[EL CORAZON DE LAS TINIEBLAS] Recién el presidente de Brasil Ignacio Lula da Silva ha declarado que «ningún presidente de otro país puede opinar cómo va a ser Venezuela o Cuba». La víspera, el Partido de los Trabajadores, el de Lula precisamente, difundió un pronunciamiento condenando cualquier intención del presidente Trump de invadir Venezuela, con lo que la declaración del mandatario carioca redondeó la postura de su gobierno frente a la situación del país llanero.
Vista desde lejos, esta posición podría parecer absolutamente plausible y coherente, pero desde cerca aparecen los detalles, la letra pequeña. Soy de los que espera que la época en la que los marines de Estados Unidos desembarcaban e invadían diferentes países de su patio trasero haya culminado para siempre.
A América Latina la constituyen una serie de países soberanos que no necesita de un gran policía o patrón extrajudicial que imponga a la fuerza regímenes adeptos a sus intereses en aquellos que se presentan como “adversos o insubordinados”. Porque la democracia, principistamente, nunca le importó demasiado al Tío Sam fuera de sus fronteras, a pesar de su larga y encomiable tradición bipartidista y constitucional.
Pero Lula y el PT no se quedaron en la denuncia de lo que antes se denominaba imperialismo yanqui. El mandatario también dijo que los presidentes de la región no pueden opinar -es decir condenar- sobre los regímenes venezolano y cubano. Político al fin y al cabo, Lula, que se mostró ambiguo ante el flagrante fraude y violación de los derechos humanos perpetrados en Venezuela por el régimen de Nicolás Maduro en 2024, aprovechó la actual amenaza americana para finalmente darle a su homólogo venezolano el espaldarazo que se guardo cuando las papas quemaban tras el proceso eleccionario del año pasado. Pero hay más: en diciembre de 2022, el propio Lula da Silva condenó la violación a los derechos humanos por parte del régimen de Nayib Bukele en El Salvador. ¿No que no se puede opinar sobre los mandatarios de otros países o depende del color político?
No nos confundamos, soy el primero en denunciar lo mismo que Lula. El régimen de Bukele me parece más o menos una satrapía bien organizada, pero satrapía y al fin y al cabo, y jamás estaré del lado de quienes sostienen dictaduras porque eventualmente pudiesen obtener resultados económicos o administrativos favorables. Siempre la ruta debe conducir hacia la democracia.
Pero ese es precisamente el problema: en América Latina no hay demócratas.

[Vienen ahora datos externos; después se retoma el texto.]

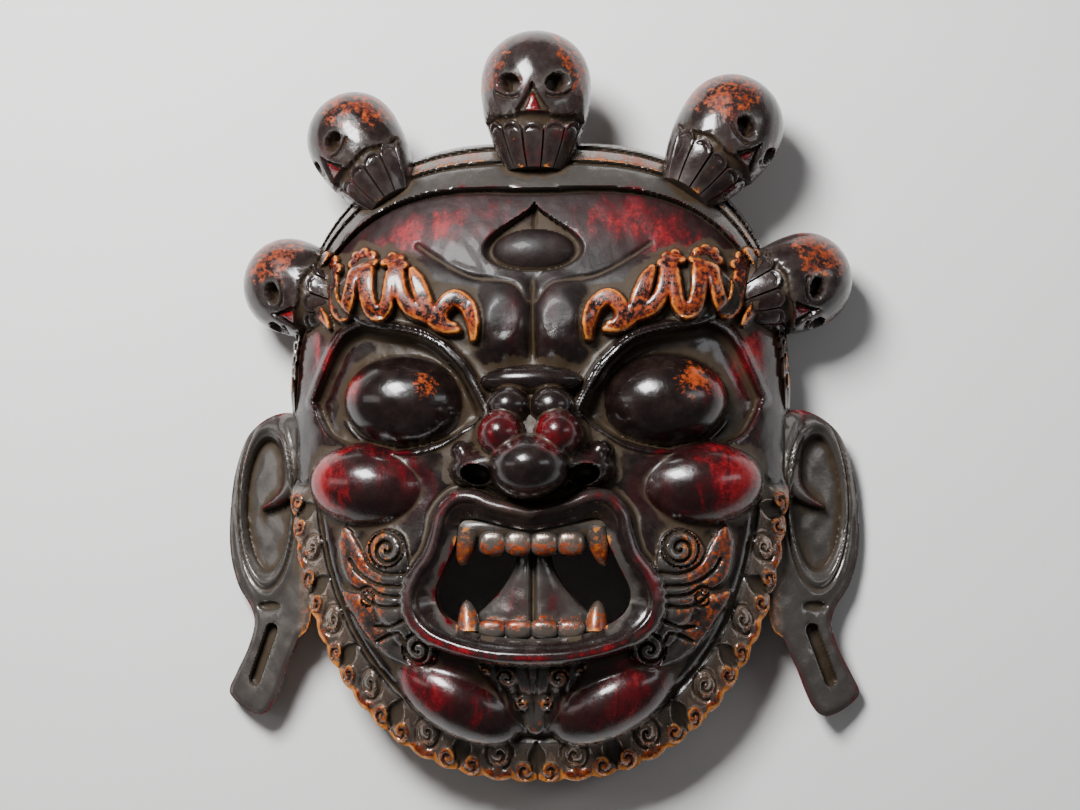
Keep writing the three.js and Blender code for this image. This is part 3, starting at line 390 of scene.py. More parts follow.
def ear_height(x, y):
    plane = 42 - (x - 182) * 0.46
    r = share(x, y, EAR_SHELL)
    bowl = smooth((1 - r) / 0.1) * 9
    groove = 3.2 * bell((r - 1.2) / 0.05) * smooth((-12 - y) / 10)
    hook = 9 * smooth((1 - hook_distance(x, y)) / 2.4)
    slot = 8 * smooth((4.5 - line_distance(x, y, EAR_SLOT)) / 1.2 + 0.5)
    cut = 4 * smooth((1 - share(x, y, LOBE_CUT)) / 0.4)
    rim = 1.6 * smooth((-signed_distance(x, y, EAR_LINE)) / 4)
    marks = 0.3 * np.sin(x / 2.9 + np.sin(y / 9)) * np.sin(y / 5.1)
    swell = 3.5 * smooth((1.45 - r) / 0.3) * smooth((r - 1) / 0.1) + 5.5 * smooth((1 - hook_distance(x, y)) / 9)
    return plane - 2.2 + rim + swell - np.maximum(0, bowl - hook) - groove - slot - cut + marks


def skull_half(y):
    top = SKULL_HALF * np.maximum(0, 1 - (np.maximum(0, y - 12) / (SKULL_END - 12)) ** 2.2) ** 0.5
    t = np.clip((12 - y) / (12 + SKULL_END), 0, 1)
    return np.where(y > 12, top, SKULL_HALF * (1 - 0.48 * t**2))


def skull_relief(s, y):
    a = np.abs(s)
    cut = 15 * smooth((1 - np.hypot((a - 19.5) / 10, (y - 6 - 0.12 * (a - 19.5)) / 7.6)) / 0.3)
    t = np.clip((6 - y) / 21, 0, 1)
    edge = 14 * t**1.4 + 1
    nose = 5 * smooth((edge - a) / 1.6) * (1 - 0.75 * smooth((edge * 0.62 - 1.5 - a) / 1.5) * smooth((t - 0.3) / 0.1))
    cut = np.where((t > 0) & (t < 1), np.maximum(cut, nose), cut)
    line = -16 + 1.2 * np.cos(a / 6.5) * (a > 14)
    jaw = smooth((line - y) / 1.2)
    off = (a + 10.5) % 21 - 10.5
    top = -22.5 - 9.5 * (1 - np.sqrt(1 - (off / 10.6) ** 2)) + 0.1 * a
    plate = smooth((top - y) / 1.4) * smooth((10.5 - np.abs(off)) / 1.0)
    inset = bell((top - 5 - y) / 1.1) * smooth((8 - np.abs(off)) / 2)
    cheekbone = 2.2 * bell((y + 4.5 - 0.02 * (a - 16) ** 2) / 1.2) * smooth((a - 9) / 3) * smooth((34 - a) / 4)
    cut = np.maximum(cut, cheekbone)
    marks = 0.12 * np.sin(s / 2.3) * np.sin(y / 3.1 + s / 9)
    return np.maximum(cut, jaw * 5) - jaw * plate * (4.5 - 1.2 * inset) + marks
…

Hasta ahora solo he visto nítidamente a uno, el presidente chileno Gabriel Boric, que denunció sin atenuantes a la dictadura venezolana, dejando de lado eventuales sinergias ideológicas. Boric también inició en la región un proceso de reconversión de la izquierda hacia agendas más sociales, pasando a un segundo plano las agendas culturales luego del fiasco electoral que sufriera el proyecto constitucional progresista de 2022.
Ojalá imitemos a Boric, ojalá surjan políticos cuya vocación democrática se sitúe por delante de sus posturas ideológicas, de derecha o izquierda, y que entiendan que la república democrática, volcada al servicio de la persona humana y del bien común, debe constituir siempre la base del contrato social, así como las reglas del juego a partir de las cuales todo lo demás puede discutirse.
Pero en América Latina no hay demócratas, la democracia fue una utopía real para muy pocos, los demás, en su hora, se decantaron por el socialismo. No tenemos un ADN democrático, por eso mi colega Osmar Gonzáles me dijo que en el Perú no tenemos democracia, que lo que tenemos es régimen constitucional, lo que viene a constituir apenas su preludio.
¿Será suficiente Gabriel Boric? ¿será suficiente evocar la vocación democrática de un Haya de la Torre y el republicanismo de Simón Bolívar para comprender que nuestra región solo puede labrarse un lugar en este mundo consolidando un gran bloque económico a la vez que democrático? Lo demás es la deriva, a lo sumo el movimiento pendular, y, al final del camino, los peces pequeños devorados por los peces grandes en las profundidades del abismo autoritario.